**Do this**
Please write out the complete listing that follows, exactly as it reads.

**Entries**
= = = = = = =

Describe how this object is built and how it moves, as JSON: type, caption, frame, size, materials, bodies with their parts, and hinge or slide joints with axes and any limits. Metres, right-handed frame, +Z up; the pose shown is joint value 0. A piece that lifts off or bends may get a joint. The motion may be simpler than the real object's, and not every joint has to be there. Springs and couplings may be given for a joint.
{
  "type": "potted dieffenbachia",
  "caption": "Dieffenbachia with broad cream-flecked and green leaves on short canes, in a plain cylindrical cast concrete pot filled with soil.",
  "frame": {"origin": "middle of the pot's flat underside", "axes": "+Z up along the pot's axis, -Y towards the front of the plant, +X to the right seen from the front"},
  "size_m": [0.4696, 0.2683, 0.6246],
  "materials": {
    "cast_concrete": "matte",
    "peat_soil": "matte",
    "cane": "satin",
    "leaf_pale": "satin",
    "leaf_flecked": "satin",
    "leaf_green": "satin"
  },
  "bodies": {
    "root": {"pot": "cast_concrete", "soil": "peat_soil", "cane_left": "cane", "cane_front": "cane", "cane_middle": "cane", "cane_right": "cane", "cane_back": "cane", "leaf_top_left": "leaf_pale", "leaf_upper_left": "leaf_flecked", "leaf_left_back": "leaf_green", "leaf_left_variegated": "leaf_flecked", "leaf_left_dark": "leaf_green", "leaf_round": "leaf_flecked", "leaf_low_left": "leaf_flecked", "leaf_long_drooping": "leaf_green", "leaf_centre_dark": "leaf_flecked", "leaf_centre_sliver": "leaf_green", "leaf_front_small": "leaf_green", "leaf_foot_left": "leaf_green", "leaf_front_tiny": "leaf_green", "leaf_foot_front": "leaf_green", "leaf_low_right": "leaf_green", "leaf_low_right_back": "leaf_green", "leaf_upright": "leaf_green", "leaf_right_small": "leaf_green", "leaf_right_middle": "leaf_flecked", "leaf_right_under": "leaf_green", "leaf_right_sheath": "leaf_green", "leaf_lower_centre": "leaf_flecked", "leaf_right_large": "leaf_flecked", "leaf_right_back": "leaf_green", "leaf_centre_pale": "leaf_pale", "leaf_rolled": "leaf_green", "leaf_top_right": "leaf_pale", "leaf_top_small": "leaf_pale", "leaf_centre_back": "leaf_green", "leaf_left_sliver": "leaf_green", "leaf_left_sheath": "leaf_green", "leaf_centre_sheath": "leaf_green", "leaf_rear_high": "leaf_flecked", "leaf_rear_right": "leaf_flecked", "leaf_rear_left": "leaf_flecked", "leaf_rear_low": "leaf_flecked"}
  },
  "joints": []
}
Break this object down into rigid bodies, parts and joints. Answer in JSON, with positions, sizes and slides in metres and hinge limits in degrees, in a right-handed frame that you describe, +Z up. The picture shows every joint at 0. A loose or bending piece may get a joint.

= = = = = = =

**Answer to this exercise**
Describe how this object is built and how it moves, as JSON: type, caption, frame, size, materials, bodies with their parts, and hinge or slide joints with axes and any limits. Metres, right-handed frame, +Z up; the pose shown is joint value 0. A piece that lifts off or bends may get a joint. The motion may be simpler than the real object's, and not every joint has to be there. Springs and couplings may be given for a joint.
{
  "type": "potted dieffenbachia",
  "caption": "Dieffenbachia with broad cream-flecked and green leaves on short canes, in a plain cylindrical cast concrete pot filled with soil.",
  "frame": {"origin": "middle of the pot's flat underside", "axes": "+Z up along the pot's axis, -Y towards the front of the plant, +X to the right seen from the front"},
  "size_m": [0.4696, 0.2683, 0.6246],
  "materials": {
    "cast_concrete": "matte",
    "peat_soil": "matte",
    "cane": "satin",
    "leaf_pale": "satin",
    "leaf_flecked": "satin",
    "leaf_green": "satin"
  },
  "bodies": {
    "root": {"pot": "cast_concrete", "soil": "peat_soil", "cane_left": "cane", "cane_front": "cane", "cane_middle": "cane", "cane_right": "cane", "cane_back": "cane", "leaf_top_left": "leaf_pale", "leaf_upper_left": "leaf_flecked", "leaf_left_back": "leaf_green", "leaf_left_variegated": "leaf_flecked", "leaf_left_dark": "leaf_green", "leaf_round": "leaf_flecked", "leaf_low_left": "leaf_flecked", "leaf_long_drooping": "leaf_green", "leaf_centre_dark": "leaf_flecked", "leaf_centre_sliver": "leaf_green", "leaf_front_small": "leaf_green", "leaf_foot_left": "leaf_green", "leaf_front_tiny": "leaf_green", "leaf_foot_front": "leaf_green", "leaf_low_right": "leaf_green", "leaf_low_right_back": "leaf_green", "leaf_upright": "leaf_green", "leaf_right_small": "leaf_green", "leaf_right_middle": "leaf_flecked", "leaf_right_under": "leaf_green", "leaf_right_sheath": "leaf_green", "leaf_lower_centre": "leaf_flecked", "leaf_right_large": "leaf_flecked", "leaf_right_back": "leaf_green", "leaf_centre_pale": "leaf_pale", "leaf_rolled": "leaf_green", "leaf_top_right": "leaf_pale", "leaf_top_small": "leaf_pale", "leaf_centre_back": "leaf_green", "leaf_left_sliver": "leaf_green", "leaf_left_sheath": "leaf_green", "leaf_centre_sheath": "leaf_green", "leaf_rear_high": "leaf_flecked", "leaf_rear_right": "leaf_flecked", "leaf_rear_left": "leaf_flecked", "leaf_rear_low": "leaf_flecked"}
  },
  "joints": []
}
Break this object down into rigid bodies, parts and joints. Answer in JSON, with positions, sizes and slides in metres and hinge limits in degrees, in a right-handed frame that you describe, +Z up. The picture shows every joint at 0. A loose or bending piece may get a joint.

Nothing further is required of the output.